David  Pegg, Newsletter editor

It is clear that the detail of the protest inside the Royal Albert Hall on September 1st was not arrived at casually: there was a great deal of detailed and careful discussion. In their contributions to this Newsletter  Mike and Jonathan have presented distinct arguments that tend to support the action that was taken: that the concert was an Israeli  rebranding exercise that called for and got a vibrant political response; that freedom of expression is not absolute but may be overridden when it conflicts with other and more important freedoms. I would go further and argue that the concept of freedom of expression simply does not apply to musical performances, the purpose of which is entertainment, not the communication of ideas and political actions. Certainly there is also a right to enjoy music undisturbed but that right is far less insistent than freedom of speech or the freedom of the Palestinian people to enjoy basic human rights.

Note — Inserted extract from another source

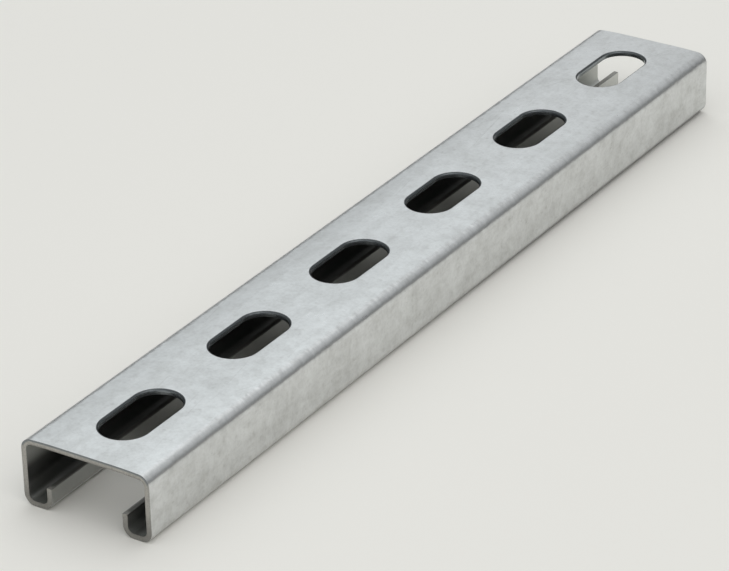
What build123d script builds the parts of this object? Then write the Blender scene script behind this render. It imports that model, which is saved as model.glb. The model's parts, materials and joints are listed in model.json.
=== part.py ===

To override the right to quiet enjoyment of music is not automatically wrong: sometimes it is a necessary consequence of the relative importance of the two rights.

Another  crucial questions that has been considered here is, “Who are the protesters trying to reach?” I take it that nobody was expecting this action to convince the audience of 5000 ticket-purchasing music-lovers! Jonathan focussed on the huge radio audience; Mike focused on the unreflective European and American supporters of Israel. Those are all fine but for me the ultimate target was the BBC and, as Rachel has said, the Israeli Government and the people who elect it.